The dessert was the mangos. Four large containers were kept under the peepal tree where the mangos were immersed in water. There were at least ten varieties of mangos. One can eat as much as one wants. The ushers were there to help you identify the varieties and how to eat them. The party kept itself busy in eating mangos for the better part of the lunchtime. The arrangements were meticulously planned and executed, the credit for which goes to Mr Hashmi and his team.
There was a ‘karonda’(Carissa carandas – courtesy Google) plant which was full of the berry. I was seeing the plant for the first time and asked my wife to visit it. This was in the inner courtyard of the house. We met the principal of the school (Salma Public School) Ms Sheeba Sultana and chatted with her for some time about the school and its students. The school is open to both boys and girls and is up to class V. There are about 500 students and the family is trying to impart modern education to the children of the village. Later, when I spoke to Mr Zahoor Siddiqi, he was quite vocal about the importance of primary education, especially in villages where the religious schools get prominence (he was referring to the madarsas). Mr Siddiqi, with the walking stick in one hand, moved among the guests, enquired about the lunch, introduced the cook to some of the guests and generally talked about his family, the village and the need for peaceful living among all. The mango orchard that he owns is actually a legacy he is carrying through his heart lies in education. The school is a small effort in that direction.

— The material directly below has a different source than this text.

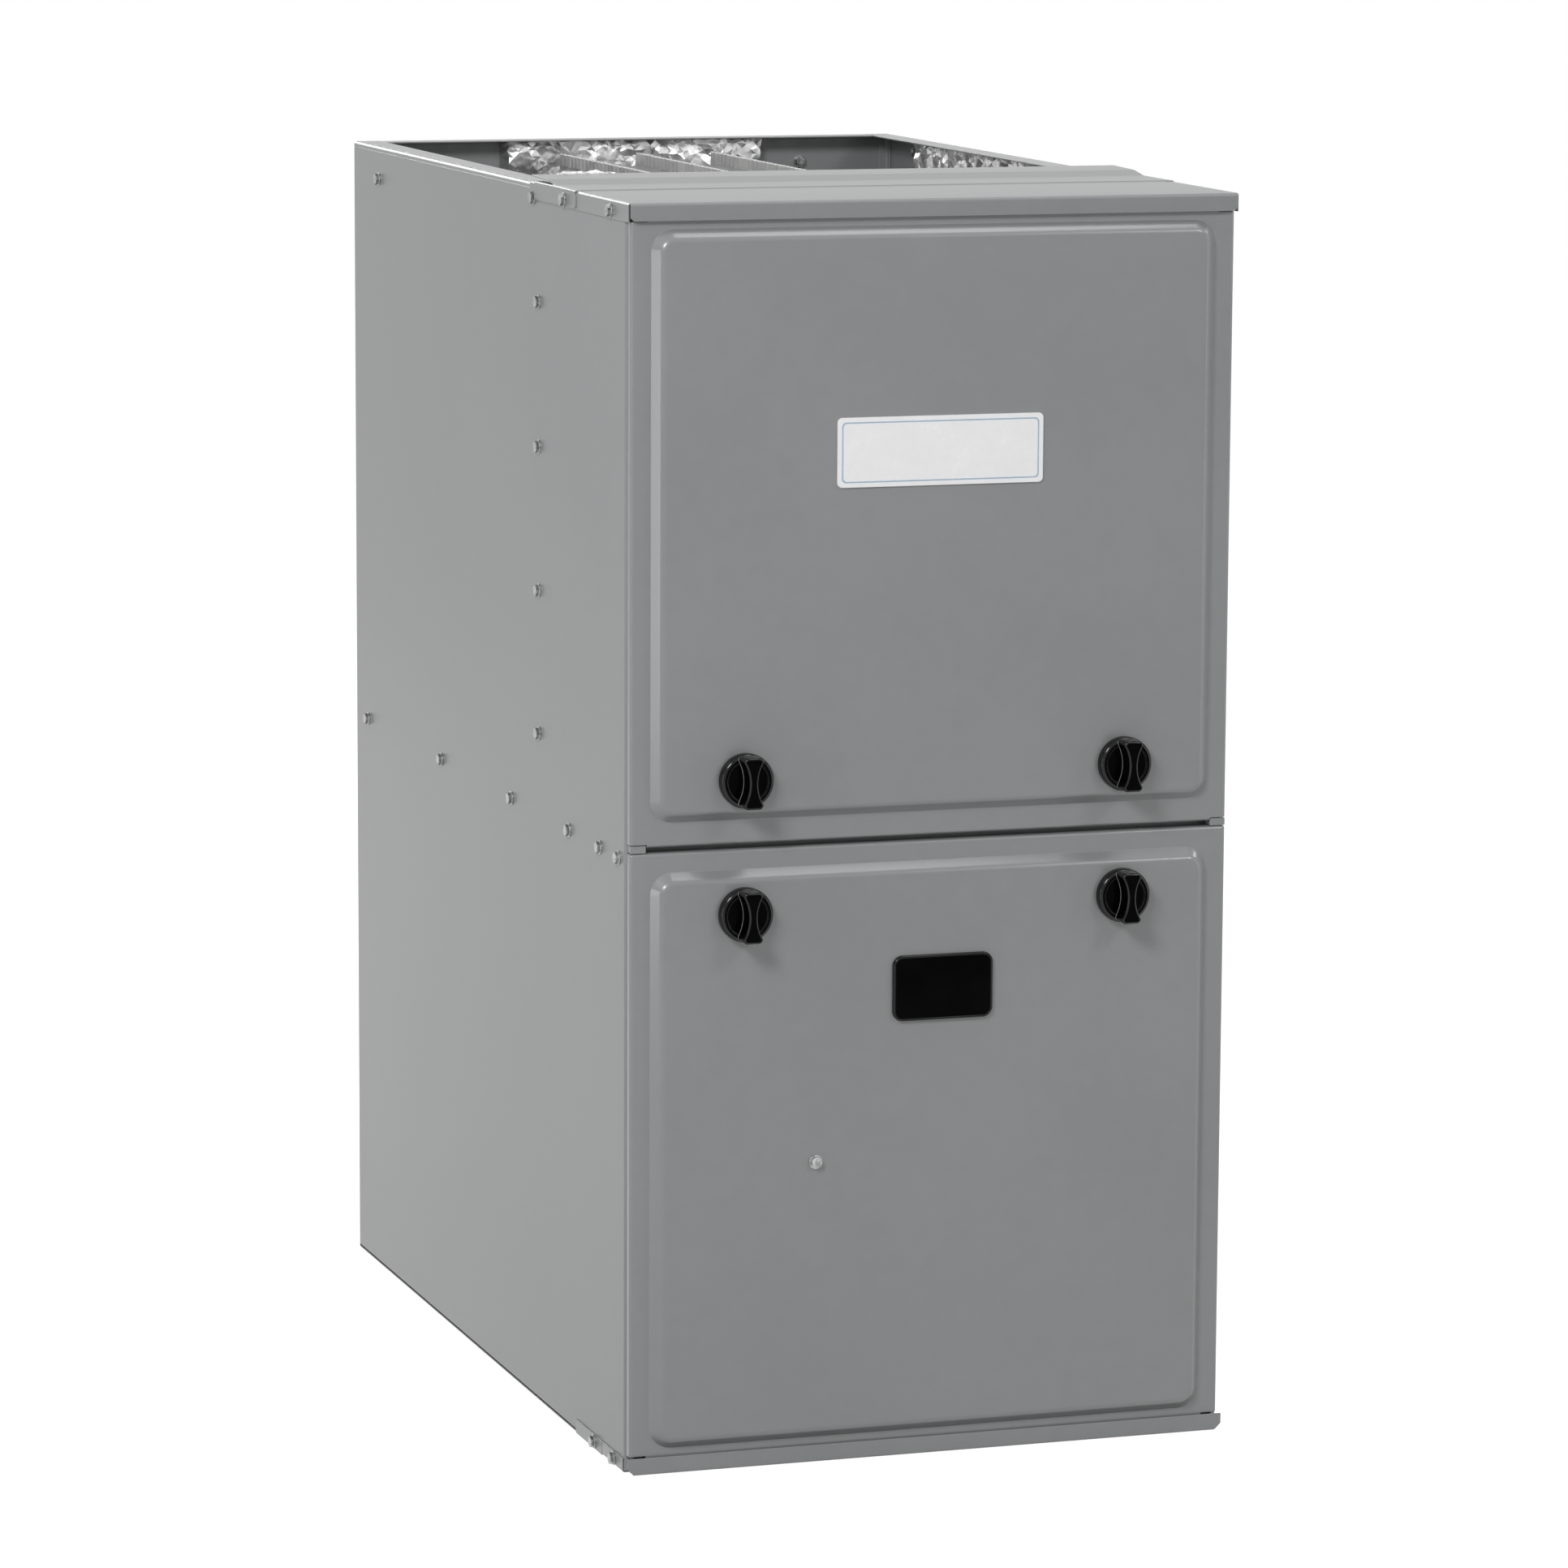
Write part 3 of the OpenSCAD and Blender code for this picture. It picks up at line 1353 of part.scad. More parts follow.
module lower_pad() color(foil) difference() {
    block(
        [-press_half + panel_slope + 2, press_half - panel_slope - 2],
        [face_back, face_back + pad_thick],
        [lower_press[0] + panel_slope + 2, window_rise(0)[0] - 12]
    );
    rod_y(door_screw_x, [face_back - 1, face_back + pad_thick + 1], door_screw_z, screw_r + 3);
}

module sight_bezel() color(black) difference() {
    union() {
        on_front(face_y)
            linear_extrude(height = 2)
                round_rect(window_span(0), window_rise(0), 6.5);
        on_front(face_y - 2 + e)
            linear_extrude(height = 1)
                round_rect(window_span(-1), window_rise(-1), 5.5);
        on_front(face_back + 4)
            linear_extrude(height = 4 + door_gauge + e)
                round_rect(window_span(-2.2), window_rise(-2.2), 4.8);
    }
    on_front(face_back + 5)
        linear_extrude(height = 12)
            round_rect(window_span(-6), window_rise(-6), 3);
    on_front(face_y - 0.6)
        linear_extrude(height = 4)
            round_rect(window_span(-4.5), window_rise(-4.5), 4);
}

module sight_lens() color([0.05, 0.05, 0.06])
    on_front(face_y - 0.6 + 1)
        linear_extrude(height = 1)
            round_rect(window_span(-6), window_rise(-6), 3);

module badge_plate() color([0.93, 0.93, 0.92])
    on_front(face_y)
        linear_extrude(height = badge_thick)
            round_rect(
                [1.3 - badge_wide / 2, 1.3 + badge_wide / 2],
                [badge_z - badge_high / 2, badge_z + badge_high / 2],
                3.5
            );

module door_screw() color(zinc)
    translate([door_screw_x, face_y, door_screw_z])
        rotate([0, 0, -90])
            hex_screw(0, 0, 0, 11);

// Quarter-turn knob: disc, waisted grip, shaft and latch bar in one moulding, drawn at its own centre
module knob(x, z) translate([x, 0, z]) {
    r = knob_dia / 2;
    grip_y = face_y - knob_disc;
    grip_high = knob_height - panel_rise - knob_disc;
    on_front(face_y - 0.3)
        rotate_extrude()
            polygon([[0, 0], [r, 0], [r, knob_disc - 3.3], [r - 3, knob_disc - 0.3], [0, knob_disc - 0.3]]);
    on_front(grip_y + e)
        linear_extrude(height = grip_high - 2 + e)
            grip_shape(0);
    on_front(grip_y - grip_high + 2 + e)
        linear_extrude(height = 2 + e)
            grip_shape(0.9);
    rod_y(0, [face_y - 1, latch_front + e], 0, knob_shaft_r);
    block(
        [-latch_wide / 2, latch_wide / 2],
        [latch_front, latch_front + latch_thick],
        [-latch_len / 2, latch_len / 2]
    );
    rod_y(0, [latch_front, latch_front + latch_thick + 1], 0, knob_shaft_r + 1.5);
}

// Waisted grip outline, narrowed by a distance
module grip_shape(step) difference() {
    low = -knob_dia / 2 - 4 + step;
    high = knob_dia / 2 - 3.6 - step;
    round_rect([-7.5 + step, 7.5 - step], [low, high], 3);
    for (s = [-1, 1])
        translate([s * (42 + 4.9 - step), (low + high) / 2])
            circle(r = 42);
}

module knob_upper_left() color(black) knob(-knob_x, upper_knob_z);

module knob_upper_right() color(black) knob(knob_x, upper_knob_z);

module knob_lower_left() color(black) knob(-knob_x, lower_knob_z);

module knob_lower_right() color(black) knob(knob_x, lower_knob_z);

casing_left();
casing_right();
casing_back();
top_plate();
base_sill();
bottom_panel();
blower_shelf();
latch_rail();
cell_panel();
side_screws();
cells();
coupling_box();
condensing_coil();
foil_back();
foil_sides();
burner_box();
burners();
manifold();
orifices();
gas_valve();
valve_switch();
igniter();
flame_sensor();
rollout_switches();
reset_button_left();
reset_button_right();
limit_switch();
collector_box();
inducer_housing();
inducer_motor();
inducer_rotor();
vent_coupling();
air_coupling();
pressure_switch();
pressure_hose();
condensate_trap();
blower_housing();
blower_wheel();
blower_motor();
motor_mount();
capacitor();
control_tray();
control_board();
board_parts();
transformer();
door_switch();
switch_plunger();
junction_box();
upper_door();
upper_pad();
lower_door();
lower_pad();
sight_bezel();
sight_lens();
badge_plate();
door_screw();
knob_upper_left();
knob_upper_right();
knob_lower_left();
knob_lower_right();
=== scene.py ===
# %% [markdown]
# # A forced air gas furnace
# The cabinet is folded sheet steel under satin enamel, with two pressed doors, black quarter-turn
# knobs, and a dark sight window. Through the open top one sees crumpled foil and the rims of the
# heat exchanger cells. The CAD solids give every size and place. This script gives each visible
# piece its bends, creases and finish, and stays in the same frame, in metres.

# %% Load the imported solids
import json
import math
import random

import bmesh
import bpy
from mathutils import Matrix, Vector, noise


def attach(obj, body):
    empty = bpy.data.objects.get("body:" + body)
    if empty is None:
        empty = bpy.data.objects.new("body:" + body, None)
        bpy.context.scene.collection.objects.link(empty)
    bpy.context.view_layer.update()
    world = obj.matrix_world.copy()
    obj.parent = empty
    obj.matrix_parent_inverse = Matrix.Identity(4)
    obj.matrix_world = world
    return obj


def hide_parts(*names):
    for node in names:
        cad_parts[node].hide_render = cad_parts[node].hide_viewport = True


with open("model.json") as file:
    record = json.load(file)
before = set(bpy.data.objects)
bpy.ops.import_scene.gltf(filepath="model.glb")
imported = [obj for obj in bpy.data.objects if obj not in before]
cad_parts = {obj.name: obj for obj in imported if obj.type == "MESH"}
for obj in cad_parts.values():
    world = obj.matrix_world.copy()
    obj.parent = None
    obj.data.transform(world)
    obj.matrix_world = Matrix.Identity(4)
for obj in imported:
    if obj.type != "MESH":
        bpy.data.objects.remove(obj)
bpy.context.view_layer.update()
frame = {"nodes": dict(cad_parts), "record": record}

MM = 0.001

# %% [markdown]
# ## Sums on shader sockets
# A finish is mostly arithmetic on masks. Blender writes that as Math nodes, which are slow to read.
# A small class wraps one socket, so that `1 - mask * 0.3` adds the nodes itself.

# %% A socket that can be added and multiplied
class Wire:
    """One output socket of a finish. Sums with it add Math nodes."""

    def __init__(self, finish, socket):
        self.finish = finish
        self.socket = socket

    def sum(self, operation, first, second):
        return self.finish.node("ShaderNodeMath", {"operation": operation}, {0: first, 1: second})

    def __add__(self, other):
        return self.sum("ADD", self, other)

    def __sub__(self, other):
        return self.sum("SUBTRACT", self, other)

    def __rsub__(self, other):
        return self.sum("SUBTRACT", other, self)

    def __mul__(self, other):
        return self.sum("MULTIPLY", self, other)

    __radd__ = __add__
    __rmul__ = __mul__


# %% [markdown]
# ## One material under construction
# Every node goes through `node`: its type, then its settings, then what its sockets hold.
# The helpers below it name the few patterns that the finishes share, so that a finish reads
# like a recipe: where, how coarse, how strong.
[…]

Around 2.30 pm, Mr Hashmi enquired if everybody had their lunch and finished eating mangos. If this was done, he urged everybody to proceed towards the buses. Every visitor was given 5 kg mangos of assorted variety complementary. I was thinking what to do with 20 kg of mangos (all four of my family were part of the tourist party). Ishani gave her share to one of her friends who hailed from a joint family.
The village seemed to be well-off one. Plenty of cars, bikes, SUVs were seen plying on the road. What pitied us most was the filth strewn around the village. At the entry point of the village, there was garbage thrown of all types. The only village road was never swept clean, it seemed. The gully leading to the school was clean but the open drains flanking the lane were never cleaned. Blaming the authorities is easy. I felt that the cleanliness is something the villagers themselves can manage. Every year busloads of tourists visit their village for the fame of the particular variety. But when they leave, they leave with the foul smell from the stench of the garbage which seemed to be kept there from eternity. The villagers are themselves to blame for this apathy. It requires little effort to keep the surrounding clean, especially in a village.
But for this negative impact, our trip to Rataul was memorable. The organising skill of Mr Hashmi and his team was commendable, the food was sumptuous, the host’s generosity was praiseworthy and the mangos were simply delicious enough to forget the humid and sweating weather.